Статья вышла через три дня.
Стоянов сидел в камере. Чип пикал, и приходилось всё время нажимать, чтобы «отклонить».
На третий день принесли письмо. От Смирнова.
«Ира умерла. Я сделал так, как она просила перед своей смертью. Я не жалею, - злюсь, но не жалею».
Стоянов сложил письмо. Положил на нары.
Чип пискнул.
«Индекс морального дискомфорта: 100 из 100. Автоматическое отключение эмпатических модулей».
Стоянов почувствовал, как уходит боль. Всё становилось пустым и безразличным.
— Нет.
Чип не среагировал на голос.
— Нет!
Он ударил головой о стену. Кровь потекла из раны, и чип задымился. Стоянов вцепился пальцами в то место, где был чип и рванул изо всех сил.
Чип упал на пол. Замерцал. Затих.
Боль вернулась. Острая. Живая. Стоянов сел на краешек стула и заплакал.
Голос реки зазвучал в его голове. Ясный, как никогда.

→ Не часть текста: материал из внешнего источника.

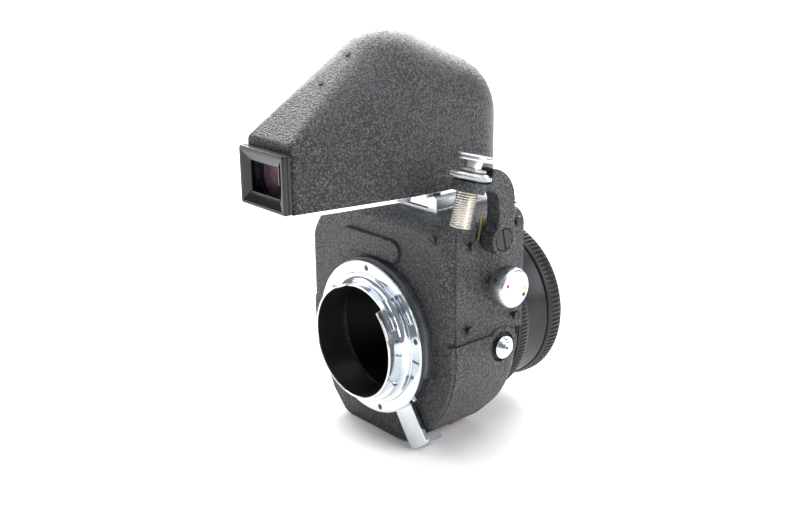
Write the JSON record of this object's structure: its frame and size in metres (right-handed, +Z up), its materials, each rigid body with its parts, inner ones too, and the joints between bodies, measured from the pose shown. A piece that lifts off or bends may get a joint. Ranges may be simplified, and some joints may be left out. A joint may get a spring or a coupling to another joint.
{
  "type": "mirror reflex housing",
  "caption": "Mirror reflex housing with an eye-level magnifying finder, rear lug bayonet with lock lever, release arm and a focusing mount.",
  "frame": {"origin": "centre of the camera flange face, on the optical axis", "axes": "+X to the user's right, +Y towards the lens, +Z up towards the finder"},
  "size_m": [0.0841, 0.1095, 0.1433],
  "materials": {
    "wrinkle_black": "wrinkle enamel",
    "chrome": "satin chrome",
    "satin_steel": "satin",
    "dark_screw": "blackened",
    "grey_ring": "matte",
    "flat_black": "flat",
    "black_anodised": "satin anodised",
    "gloss_black": "gloss",
    "brass": "satin",
    "paint_dots": "gloss",
    "mirror_glass": "first surface",
    "optical_glass": "clear"
  },
  "bodies": {
    "housing": {"lower_housing": "wrinkle_black", "rear_plate": "wrinkle_black", "upper_cover": "wrinkle_black", "mirror_box": "flat_black", "side_cover": "wrinkle_black", "side_cover_screws": "dark_screw", "rear_screw": "dark_screw", "blank_plate": "wrinkle_black", "backing_ring": "grey_ring", "rear_flange": "chrome", "flange_screws": "dark_screw", "flange_stop": "chrome", "red_index": "paint_dots", "front_flange": "chrome", "front_flange_screws": "dark_screw", "screen_frame": "flat_black", "focusing_screen": "optical_glass", "finder_shoe": "chrome", "arm_pivot_screw": "dark_screw", "arm_spring": "brass", "focus_base": "black_anodised", "focus_grip_ring": "black_anodised", "focus_barrel": "black_anodised", "focus_key": "brass"},
    "bayonet": {"bayonet_ring": "chrome", "lock_lever": "chrome"},
    "release_arm": {"release_arm": "wrinkle_black"},
    "plunger": {"plunger_barrel": "satin_steel"},
    "lock_nut": {"plunger_lock_nut": "satin_steel"},
    "push_button": {"plunger_button": "satin_steel"},
    "mirror": {"mirror_shaft": "satin_steel", "mirror_frame": "flat_black", "mirror_glass": "mirror_glass", "mirror_crank": "satin_steel"},
    "mirror_knob": {"knob": "chrome", "knob_shaft": "satin_steel", "knob_set_screw": "dark_screw", "knob_dots": "paint_dots"},
    "lens_release": {"lens_release_button": "chrome"},
    "lens_lock": {"lens_lock_pin": "satin_steel"},
    "finder": {"finder_base": "chrome", "finder_shell": "wrinkle_black", "finder_prism": "optical_glass", "field_lens": "optical_glass", "eyepiece_tube": "flat_black", "eyepiece_lens": "optical_glass", "eyepiece_frame": "gloss_black", "finder_screws": "dark_screw"},
    "finder_catch": {"finder_catch": "chrome"},
    "focus_ring": {"focus_ring": "black_anodised"},
    "lens_seat": {"lens_seat": "black_anodised"}
  },
  "joints": [
    {"name": "bayonet_turn", "type": "hinge", "parent": "housing", "child": "bayonet", "pos_m": [0, 0, 0], "axis": [0, -1, 0], "range_deg": [0, 26]},
    {"name": "arm_swing", "type": "hinge", "parent": "housing", "child": "release_arm", "pos_m": [0.0368, 0.0232, 0.0404], "axis": [1, 0, 0], "range_deg": [0, 9], "stiffness_Nm_per_rad": 0.4, "springref_deg": -5.73},
    {"name": "plunger_height", "type": "slide", "parent": "release_arm", "child": "plunger", "axis": [0, 0.2723, 0.9622], "range_m": [0, 0.005]},
    {"name": "lock_nut_turn", "type": "hinge", "parent": "release_arm", "child": "lock_nut", "pos_m": [0.0394, 0.0061, 0.0472], "axis": [0, 0.2723, 0.9622], "range_deg": [0, 340]},
    {"name": "button_press", "type": "slide", "parent": "plunger", "child": "push_button", "axis": [0, -0.2723, -0.9622], "range_m": [0, 0.0018], "stiffness_N_per_m": 150, "springref_m": -0.001},
    {"name": "mirror_swing", "type": "hinge", "parent": "housing", "child": "mirror", "pos_m": [0, 0.0089, 0.02], "axis": [1, 0, 0], "range_deg": [0, 45]},
    {"name": "knob_turn", "type": "hinge", "parent": "housing", "child": "mirror_knob", "pos_m": [0.039, 0.0257, 0.0237], "axis": [1, 0, 0], "range_deg": [0, 120]},
    {"name": "lens_release_press", "type": "slide", "parent": "housing", "child": "lens_release", "axis": [-1, 0, 0], "range_m": [0, 0.0012], "stiffness_N_per_m": 250, "springref_m": -0.0008},
    {"name": "lens_lock_slide", "type": "slide", "parent": "housing", "child": "lens_lock", "axis": [0, -1, 0], "range_m": [0, 0.0012]},
    {"name": "finder_slide", "type": "slide", "parent": "housing", "child": "finder", "axis": [0, -1, 0], "range_m": [0, 0.03]},
    {"name": "catch_press", "type": "slide", "parent": "housing", "child": "finder_catch", "axis": [0, 0, -1], "range_m": [0, 0.001], "stiffness_N_per_m": 250, "springref_m": -0.001},
    {"name": "focus_turn", "type": "hinge", "parent": "housing", "child": "focus_ring", "pos_m": [0, 0.041, 0], "axis": [0, 1, 0], "range_deg": [0, 200]},
    {"name": "focus_slide", "type": "slide", "parent": "housing", "child": "lens_seat", "axis": [0, 1, 0], "range_m": [0, 0.008]}
  ],
  "couplings": [
    {"joint": "mirror_swing", "follows": "arm_swing", "ratio": 5},
    {"joint": "lens_lock_slide", "follows": "lens_release_press", "ratio": 1},
    {"joint": "focus_slide", "follows": "focus_turn", "m_per_rad": 0.0022916}
  ]
}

«Помни меня. И когда я вернусь — ты узнаешь. Потому что ты помнишь».
Стоянов закрыл глаза.
— Я помню, — прошептал он.
Эпилог.
Прошло десять лет.
Река по-прежнему была чёрной. Стоянов сидел на берегу один. Катер сгнил на причале. Смирнов уехал — не мог больше смотреть на воду. Приезжает редко. Молчит. Смотрит.
Миша вырос. Он работает на «Уралхиме». Другой работы нет. Он смотрит на чёрную воду и вспоминает, как хотел увидеть синюю. Но ничего не делает.
Только Стоянов остался. Каждое утро он приходит на берег. Садится на тот же камень и смотрит на чёрное зеркало речной глади. Иногда ему кажется — вода светлеет, на миг, на секунду. Как будто она тоже хочет вспомнить, какой была.
Он не знает — сошёл ли он с ума от того, что всё ещё на что-то надеется. Но он продолжает сидеть и смотреть на воду, потому что понимает — если он уйдёт, всё забудется безвозвратно.